The Haunting Last Words Of Jesus

Can a man truly be said to have last words if he escapes the grave? The dual nature of Jesus Christ — fully human, subject to wants, hunger, despair, and death, and yet fully divine and therefore eternal — is among the most difficult aspects of Christianity to wrap your mind around, for believers and skeptics alike. It demands accepting that Jesus was truly killed by crucifixion and descended into Hell and that he returned to Earth to speak to his disciples before ascending into Heaven.

But in Christian theology, Jesus's death on the cross is accepted as a true death, and his final words upon the cross are recorded in the Bible. They are also known as the seven sayings of Christ on the cross. Scattered among the gospels, they've been an integral part of Christian prayer and ceremony throughout the history of the religion, and they've been analyzed and interpreted as reflections of Jesus's mindset and message, each word corresponding to a different message.

Though the seven sayings are often pooled together to form a grander narrative, none of them occurs in all four gospels, and only one repeats across them. Their grouping is an example of gospel harmony, the weaving together of elements from the four books to provide a richer, unified account of the testimony of Jesus.

The Gospel of Luke has sayings of forgiveness, salvation, and reunion

In the traditional order of the seven last sayings of Christ, the first two and the last belong to the Gospel of Luke, despite Luke being the third of the canonical gospels. In Luke 23:34, when Jesus is put up upon the cross, his first words are the cry, "Father, forgive them, for they know not what they do." This is his Word of Forgiveness, an expression during an agonizing death at the hands of sadistic soldiers of the message Jesus gave in easier circumstances elsewhere: "Love your enemies and pray for those who persecute you."

Luke goes on to say that Jesus was crucified by two criminals, one to his right and one to his left. One demanded that Jesus save himself and his fellow convicts, but the other rebuked him, saying that they were justly tried and that Jesus was innocent. To him, Jesus said, "Today you will be with me in paradise." This is his Word of Salvation, an example of redemption through Christ presented by the contrasting reactions of the criminals who died with him.

The final words Jesus speaks in Luke before dying on the cross are "Father, into your hands I commit my spirit," a quotation from Psalm 31. This has traditionally been interpreted as the Word of Reunion, the declaration of Jesus's returning to God and paving the way for mankind to follow suit.

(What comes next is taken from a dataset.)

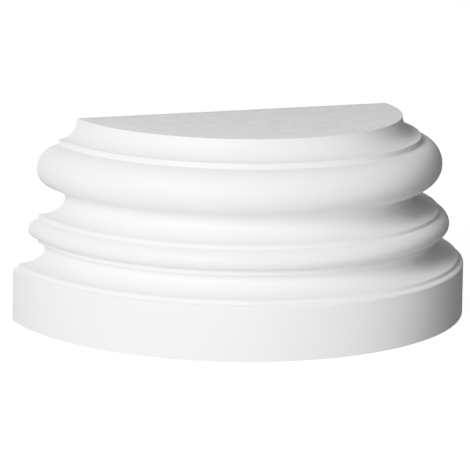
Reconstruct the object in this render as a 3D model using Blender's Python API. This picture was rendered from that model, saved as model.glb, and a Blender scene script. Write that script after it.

The Gospel of John has sayings of relationship, distress, and triumph

The Gospel of Luke is believed to have been written for a largely Gentile audience and is primarily concerned with presenting a full account of Jesus's life as a mortal man. The Gospel of John was more concerned with his divinity, and it devotes more time to Jesus's final days. Traditionally, the third, fifth, and sixth of the seven sayings of Christ on the cross are taken from John. The third is John 19:26, where Mary, her sister, Mary Magdalene, and "the disciple who [Jesus] loved" (popularly assumed to be John the Apostle) gather underneath Jesus's cross. Jesus looks at his mother and tells her, "Woman, here is your son." To the disciple, he says, "Here is your mother." These are taken as the Word of Relationship, a reassurance to Jesus's birth mother and providing for her after his death.

According to John, when Jesus felt the approach of death, he said, "I thirst," in order that Psalm 22:15 might be fulfilled: My mouth is dried up like a potsherd, and my tongue sticks to the roof of my mouth; you lay me in the dust of death." In response, Jesus was given a sponge full of vinegar. "I thirst" is presented as the Word of Distress.

Having fulfilled Scripture, Jesus gives up the ghost himself, with the final words: "It is finished." While this could be in reference to the torment of crucifixion, "It is finished" is more often taken as the Word of Triumph, a declaration that the mission to provide salvation for mankind was at last accomplished.

The Gospels of Matthew and Mark share a saying of abandonment

The Gospels of Matthew and Mark each hold just one of the seven sayings of Christ on the cross, and it's the same one. In both books, after Jesus is taken to Golgotha, crucified, and mocked, he cries out "My God, my God, why hast thou forsaken me?" In so doing, he quotes Psalm 22:1. More mockery follows, and Jesus dies with a last loud cry of anguish.

Traditionally counted as the fourth saying, "Why hast thou forsaken me?" is interpreted as the Word of Abandonment. Being fully human, Jesus was capable of feeling despair, loneliness, and the sense that God had deserted him. But expanded interpretations on the Word of Abandonment include a second meaning for some; Jesus "abandons," or relinquishes, the bonds that tie humanity to the stain of sin.

Matthew and Mark are believed to have been written for different audiences; Matthew was aimed primarily at Jewish readers, Mark at Romans and Gentiles. But their accounts of Jesus's final moments on the cross are nearly identical. A key difference is that, in Matthew, Jesus's lamentation and death cry are followed by the splitting of rocks, the opening of tombs, and the appearance of holy men's ghosts to people in Jerusalem.